2年前のブラジル出張の際にお世話になった日本人移住者のご夫婦が来日され、ご縁のある方々が集まってお二人を囲む会が新宿で開かれたので出席してきました。このたび来日された、ブラジル南部の都市ポルト・アレグレで「さわやか商会」という商社を営む和田好司さんは、ブラジルの産業界と日系人社会への人脈が豊富で、現地の機械工業の実態調査で訪れた私は彼に大変助けていただきました。和田さんの案内でアマゾナス州マナウスの工業団地で企業調査をした後、奥様の恵子さんも一緒に3人でアマゾン河のジャングルツアーに出かけたのですが、そのときに受けた感動は忘れがたいものがあります。
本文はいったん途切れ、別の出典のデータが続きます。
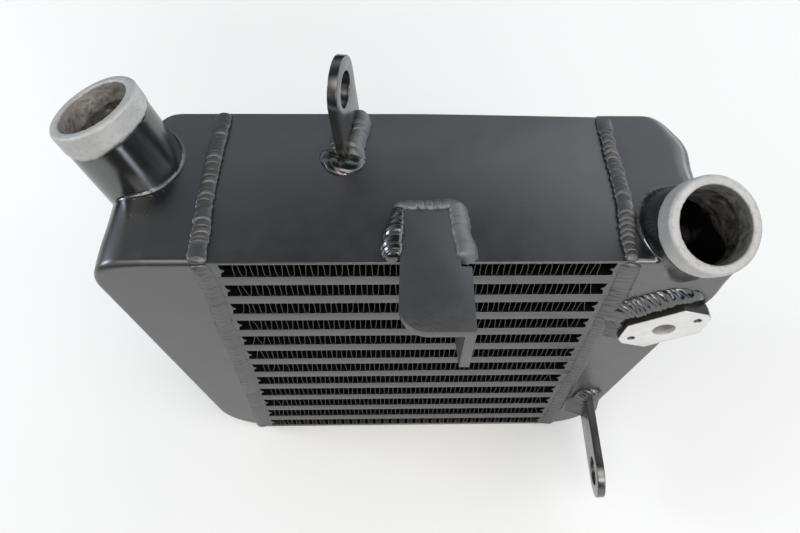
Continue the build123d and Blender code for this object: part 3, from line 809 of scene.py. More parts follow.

写真は今夜の宴会の後に入った喫茶店でのご夫妻です。
 今年はブラジル日系移民が最初にブラジルに渡ってから100周年を迎える年であり、日本、ブラジルの両国で様々なイベントが開催される予定です。私も近いうちに出張の際に訪れたブラジル企業の様子をこのブログで紹介しようと思います。

ブラジルの「怪我の功名」から生まれた技術

これまで訪問した外国の中で、ブラジルは非常に印象に残る国でした。ブラジル人は陽気で明るく美人が多い、日系人が多いので困ったときは日本語で助けてくれる、料理は美味しい、イグアスの滝やアマゾンといった壮大なスケールの大自然、などなど魅力は多いのですが、残念ながらサンパウロなどの大都市は治安が非常によくありません。幸い何事もなく過ごしましたが、いかにもやばそうな雰囲気を漂わせている場所を何度も見かけました。
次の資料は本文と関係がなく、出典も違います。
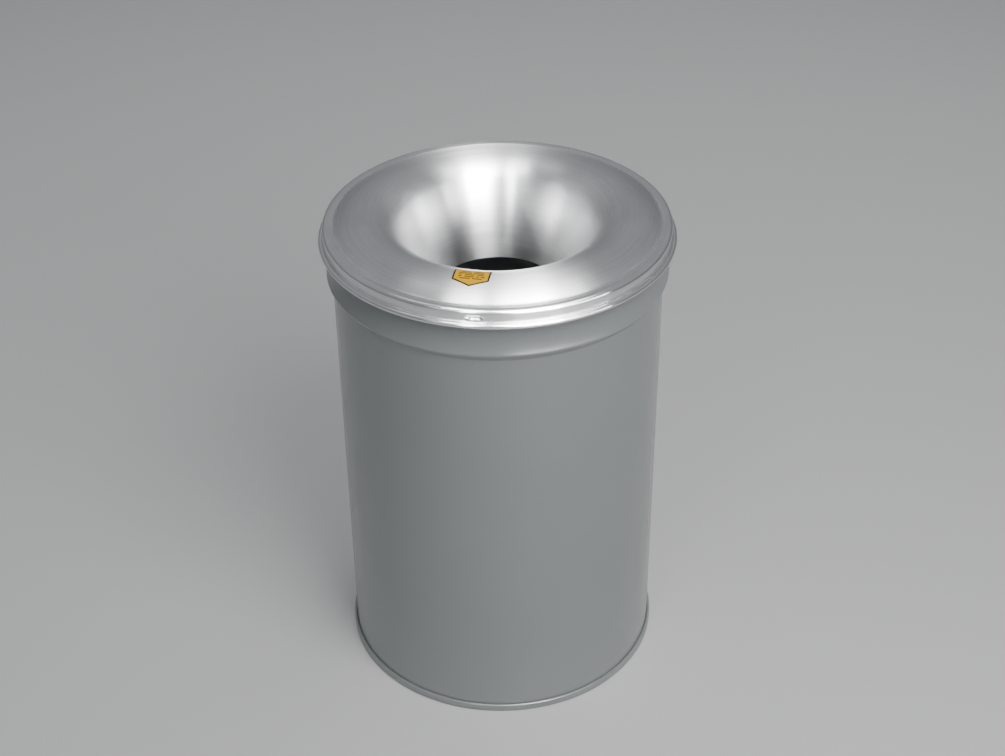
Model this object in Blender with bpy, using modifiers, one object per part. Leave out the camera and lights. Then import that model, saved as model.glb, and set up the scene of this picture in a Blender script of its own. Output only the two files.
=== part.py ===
"""Round sheet-steel waste drum with a lift-off spun aluminium funnel head.

Units are metres and +Z is up. The origin is on the floor, on the drum's axis, and the front faces -Y.
"""

import math

import bmesh
import bpy

# Drum
DRUM_HEIGHT = 0.7124  # floor to the top of the rolled rim
BODY_RADIUS = 0.2325  # outside of the plain wall
SIDE_SHEET = 0.0010
BOTTOM_SHEET = 0.0012
RIM_WIRE_RADIUS = 0.0031
RIM_CURL = 290  # degrees that the sheet rolls round the wire
COLLAR_FLARE = 0.0087  # how far the collar's lip stands out from the wall
COLLAR_TOP_DROP = 0.0250  # rim down to where the collar starts to flare
COLLAR_LIP_DROP = 0.0690  # rim down to the collar's lip
COLLAR_UNDERCUT = 0.0110  # height of the slope under the lip
COLLAR_TOP_FILLET = 0.0300
COLLAR_LIP_FILLET = 0.0040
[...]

 自動車の盗難も非常に多く、最近ブラジルに赴任された方のブログによると、サンパウロでは1日約500台の自動車が盗まれるのだとか。このため、ブラジルでは自動車の盗難防止技術が発達しています。私も現地で聞いたのですが、その技術は世界的にも非常に高いのだそうです(それでも盗まれるのだから盗む側の技術も高いというわけか)。しかし、あまりに自動車の盗難が多いのでやむを得ずそれを防ぐ技術が発達したわけで、いくら世界最高水準といっても誇れないような気もしますが。。。

 同様に「やむを得ない」理由でブラジルが世界的にも高い技術を獲得しているのが、1つはエタノール燃料、それから深海の石油採掘の技術です。
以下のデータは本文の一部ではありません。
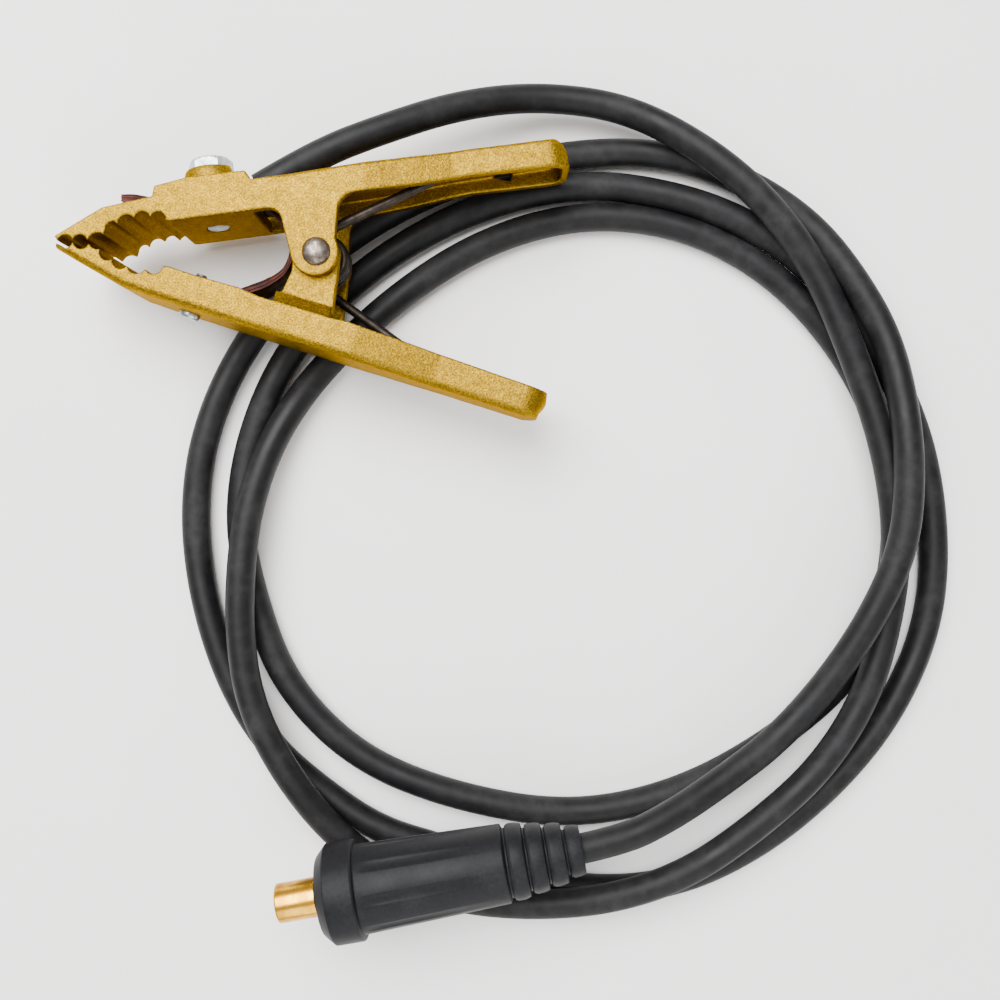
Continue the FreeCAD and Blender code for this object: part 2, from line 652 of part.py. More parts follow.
def offset_line(points, distance):
    """The line moved sideways, with its corners mitred."""
    moved = []
    corners = [Vector(x, y, 0) for x, y in points]
    for index, corner in enumerate(corners):
        before = corners[max(index - 1, 0)]
        after = corners[min(index + 1, len(corners) - 1)]
        back = corner - before if index else after - corner
        ahead = after - corner if index < len(corners) - 1 else back
        normals = [Vector(-v.y, v.x, 0).normalize() for v in (back, ahead)]
        mitre = normals[0] + normals[1]
        mitre = mitre * (2 / mitre.dot(mitre))
        moved.append(((corner + mitre * distance).x, (corner + mitre * distance).y))
    return moved


def build_bonding_strap():
    body = new_body("bonding_strap")
    half = size("strap_thickness") / 2
    profile = offset_line(STRAP_LINE, half) + offset_line(STRAP_LINE, -half)[::-1]
    slab(body, "strap_band", profile, "strap_width")
    bore(body, "strap_bolt_hole", standing(BOLT_SPOT, PLATE_UP, 2.0), "bolt_hole_radius", 6.0)
    bore(body, "strap_end_hole", standing(SCREW_SPOT, SCREW_UP, 1.0), "strap_hole_radius", 9.0)


WEB_THICKNESS = 3.0


def build_strap_fasteners():
    """Screw from below through the web and the strap, then washer and nut."""
    body = new_body("strap_screw", standing(SCREW_FOOT, SCREW_UP, 0.0))
    shank = new_sketch(body, "screw_shank")
    draw_circle(shank, 0, 0, size("strap_screw_radius"))
    bind_radius(shank, "strap_screw_radius")
    pad = body.newObject("PartDesign::Pad", "screw_shank_pad")
    pad.Profile = shank
    pad.setExpression("Length", "Sizes.strap_screw_length")
    head = new_sketch(body, "screw_head", lift=-size("screw_head_height"))
    draw_circle(head, 0, 0, size("screw_head_radius"))
    bind_radius(head, "screw_head_radius")
    pad = body.newObject("PartDesign::Pad", "screw_head_pad")
    pad.Profile = head
    pad.setExpression("Length", "Sizes.screw_head_height")
    doc.recompute()
    level = WEB_THICKNESS + size("strap_thickness") + 0.1
    washer_place = standing(SCREW_FOOT, SCREW_UP, level)
    ring("strap_washer", washer_place, "small_washer_radius", "strap_screw_radius",
         "Sizes.small_washer_thickness")
    level += size("small_washer_thickness")
    nut = new_body("strap_nut", standing(SCREW_FOOT, SCREW_UP, level))
    sketch = new_sketch(nut, "nut_hexagon")
    draw_hexagon(sketch, size("strap_nut_flats"))
    draw_circle(sketch, 0, 0, size("strap_screw_radius"))
    pad = nut.newObject("PartDesign::Pad", "nut_pad")
    pad.Profile = sketch
    pad.setExpression("Length", "Sizes.strap_nut_height")
    doc.recompute()


# ---- cable plug --------------------------------------------------------------------------------

PLUG_PLACE = Placement(PIVOT + Vector(size("plug_x"), size("plug_y"), size("plug_z")),
                       Rotation(Vector(0, 0, 1), size("plug_angle")))
SLEEVE_FRONT = size("pin_exposed")
SLEEVE_END = SLEEVE_FRONT + size("sleeve_length")
CABLE_END = SLEEVE_END - size("cable_depth")
PIN_STEP = 22.0
PIN_NECK = 6.0
BORE_START = 28.0
SCREW_DISTANCES = (42.0, 54.0)
RETAINING_REACH = size("retaining_pin_length") / 2
ACROSS_PLUG = Placement(Vector(25.0, RETAINING_REACH, 0), Rotation(Vector(1, 0, 0), 90))


def along_plug(distance, x_turn=0.0):
    """Local Z along the plug's axis, `distance` mm behind the pin's tip."""
    lie = Rotation(Vector(0, 1, 0), 90)
    spin_place = Placement(Vector(distance, 0, 0), Rotation(Vector(1, 0, 0), x_turn).multiply(lie))
    return PLUG_PLACE.multiply(spin_place)


def turned_profile(body, name, points):
    sketch = new_sketch(body, name, "XY_Plane")
    draw_outline(sketch, points)
    return spin(body, sketch, name + "_turned", "H_Axis")


def build_contact_pin():
    body = new_body("contact_pin", PLUG_PLACE)
    front = size("pin_radius")
    rear = size("pin_body_radius")
    socket = size("ferrule_radius")
    end = size("pin_length")
    tip = size("pin_tip")
    points = [(tip, 0), (tip, front - 1.2), (tip + 1.2, front), (SLEEVE_FRONT, front)]
    points += [(SLEEVE_FRONT, PIN_NECK), (PIN_STEP, PIN_NECK), (PIN_STEP, rear)]
    points += [(end, rear), (end, socket), (BORE_START, socket), (BORE_START, 0)]
    turned_profile(body, "pin_profile", points)
    for name, distance in zip(("front_tap", "rear_tap"), SCREW_DISTANCES):
        place = Placement(Vector(distance, 0, 0), Rotation())
        bore(body, name, place, "set_screw_radius", 20.0)
    bore(body, "retaining_hole", ACROSS_PLUG, "retaining_pin_radius", RETAINING_REACH * 2)


RIB_STEPS = [(12.5, 5.6), (11.4, 5.6), (10.3, 5.6), (8.5, 5.2)]
RIB_GROOVE = 0.95
RIB_DEPTH = 1.2
RIB_BAND = 25.8


def build_plug_sleeve():
    """One moulded sleeve: chamfered flange, long grip, and four ribs down to the cable."""
    body = new_body("plug_sleeve", PLUG_PLACE)
    flange = size("sleeve_flange_radius")
    grip = size("sleeve_radius")
    front = SLEEVE_FRONT
    rear_grip = size("sleeve_rear_radius")
    outer = [(front, flange - 3.6), (front + 3.4, flange), (front + 13.0, flange)]
    outer += [(front + 14.0, grip), (SLEEVE_END - RIB_BAND - 0.6, rear_grip)]
    here = SLEEVE_END - RIB_BAND
    for radius, width in RIB_STEPS:
        outer += [(here, radius - RIB_DEPTH), (here + RIB_GROOVE, radius - RIB_DEPTH)]
        outer += [(here + RIB_GROOVE, radius), (here + RIB_GROOVE + width, radius - 0.6)]
        here += RIB_GROOVE + width
    rear = size("pin_body_radius")
    cable = size("cable_radius")
    inner = [(here, cable), (CABLE_END, cable), (size("pin_length") + 2, rear)]
    inner += [(PIN_STEP, rear), (PIN_STEP, PIN_NECK), (front, PIN_NECK)]
    turned_profile(body, "sleeve_profile", outer + inner)
    bore(body, "sleeve_pin_hole", ACROSS_PLUG, "retaining_pin_radius", RETAINING_REACH * 2)


def build_plug_core():
    ferrule_place = along_plug(BORE_START + 4.0)
    ring("plug_ferrule", ferrule_place, "ferrule_radius", "conductor_radius",
         "Sizes.ferrule_length")
    reach = CABLE_END - BORE_START - 4.0
    core = primitive("Cylinder", "plug_conductor", ferrule_place,
                     Radius="Sizes.conductor_radius", Height="%.2f" % reach)
    PARTS.append(core)
    screws = []
    for name, distance in zip(("front_set_screw", "rear_set_screw"), SCREW_DISTANCES):
        radial = PLUG_PLACE.multiply(Placement(Vector(distance, 0, size("ferrule_radius") + 0.05),
                                               Rotation()))
        screws.append(primitive("Cylinder", name, radial, Radius="Sizes.set_screw_radius",
                                Height="Sizes.set_screw_length"))
    combine("Fuse", "plug_set_screws", screws[0], screws[1])
    pin = primitive("Cylinder", "plug_retaining_pin", PLUG_PLACE.multiply(ACROSS_PLUG),
                    Radius="Sizes.retaining_pin_radius", Height="Sizes.retaining_pin_length")
    PARTS.append(pin)


# ---- build, check and write ---------------------------------------------------------------------

build_upper_jaw()
build_lower_jaw()
build_pivot_rivet()
build_spring_bush()
build_torsion_spring()
build_cable()
build_cable_bolt()
build_spring_washer()
build_clamp_saddle()
build_cable_lug()
build_clamp_conductor()
build_bonding_strap()
build_strap_fasteners()
build_contact_pin()
build_plug_sleeve()
build_plug_core()
doc.recompute()

for item in doc.Objects:
    if "Invalid" in item.State or "Error" in item.State:
        raise RuntimeError("%s failed: %s" % (item.Label, item.State))
os.makedirs("parts", exist_ok=True)
for item in PARTS:
    shape = item.Shape
    if shape.isNull() or not shape.isValid() or not shape.Solids:
        raise RuntimeError("%s has no valid solid" % item.Label)
    box = shape.BoundBox
    print("%-20s solids %d volume %9.1f  x %7.1f..%6.1f  y %7.1f..%6.1f  z %6.1f..%6.1f" % (
        item.Label, len(shape.Solids), shape.Volume, box.XMin, box.XMax, box.YMin, box.YMax,
        box.ZMin, box.ZMax))
    shape.exportStep("parts/%s.step" % item.Label)
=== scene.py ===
import json
import math

import bmesh
import bpy
from mathutils import Matrix, Vector, noise

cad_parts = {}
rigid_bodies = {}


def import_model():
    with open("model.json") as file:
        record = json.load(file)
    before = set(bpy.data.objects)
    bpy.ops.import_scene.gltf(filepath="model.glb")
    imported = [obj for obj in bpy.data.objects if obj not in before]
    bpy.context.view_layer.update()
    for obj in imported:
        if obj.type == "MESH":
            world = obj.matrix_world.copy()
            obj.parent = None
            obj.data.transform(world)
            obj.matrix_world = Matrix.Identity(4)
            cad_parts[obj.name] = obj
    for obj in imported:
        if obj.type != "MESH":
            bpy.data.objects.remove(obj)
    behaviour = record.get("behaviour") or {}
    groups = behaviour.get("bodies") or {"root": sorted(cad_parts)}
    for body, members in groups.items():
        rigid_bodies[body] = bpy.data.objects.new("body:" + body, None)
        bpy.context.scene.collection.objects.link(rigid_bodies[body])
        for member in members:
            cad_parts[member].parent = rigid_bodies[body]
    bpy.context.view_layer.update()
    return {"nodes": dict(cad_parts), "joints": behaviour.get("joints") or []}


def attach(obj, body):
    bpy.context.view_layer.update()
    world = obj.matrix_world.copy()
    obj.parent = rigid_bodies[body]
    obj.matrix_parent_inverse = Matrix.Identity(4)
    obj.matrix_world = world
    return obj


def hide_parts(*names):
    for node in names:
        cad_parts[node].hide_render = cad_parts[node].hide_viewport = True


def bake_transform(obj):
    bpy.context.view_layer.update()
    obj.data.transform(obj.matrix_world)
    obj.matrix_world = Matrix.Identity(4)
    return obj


# The looks of a spring-type earth clamp that lies on its loosely coiled cable.
# Lengths are in millimetres from the pivot unless a name ends in _M; at() turns them into
# metres in the model's frame.

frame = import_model()
MM = 0.001
PIVOT = Vector(frame["joints"][0]["pos_m"])
UPPER = frame["joints"][0]["parent"]
LOWER = frame["joints"][0]["child"]
TABLE_Z = -27.7


def at(x, y, z=0.0):
    return PIVOT + Vector((x, y, z)) * MM


# ---- camera and stage ------------------------------------------------------------------

CAMERA_ABOVE = 400.0
CAMERA_SPOT = (66.0, -74.6)
CAMERA_ROLL = 5.0
CAMERA_LENS = 39.74
FLOOR_HALF_M = 4.0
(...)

 広い国土を持ち資源にも恵まれたブラジルですが、かつては石油がほとんど取れませんでした。仕方なく輸入に頼っていましたが、70年代に石油ショックに直面し、ただでさえ当時巨大プロジェクトをいくつも抱えて大借金国だったブラジルは未曾有のインフレに直面、経済はえらいことになりました。そこで外貨節約のために考え出されたのが、サトウキビを使ったアルコール燃料を使って自動車を走らせることと、技術的に難しい深海に眠る石油資源の採掘です。今ではブラジルのエタノール燃料の技術は世界から注目を集めていますし、深海の石油採掘もうまくいき今ではほとんど石油が自給できています。
 あと余談ですが、レストランに入った時と支払いの時とでは値段が違う、とまで言われた未曾有のインフレを経験したことから、ブラジルでは銀行で小切手を現金化するときの処理が日本では考えられないほど早い、と現地の邦銀の方から聞きました。
 まさに「怪我の功名」ですね。

 写真は昨年の1月にブラジル出張のついでに訪れたアマゾン河の光景です。ここは治安に不安を感じることもなく、のんびりできました。
 アマゾン中流域のマナウスという都市で日系企業のヒアリングをしたのですが、こんな辺鄙なところにバイクやエレクトロニクス製品の工場が集積しているというのは、実際にこの目で見るまで信じられませんでした。機会があればこのブログで詳しく報告したいと思います。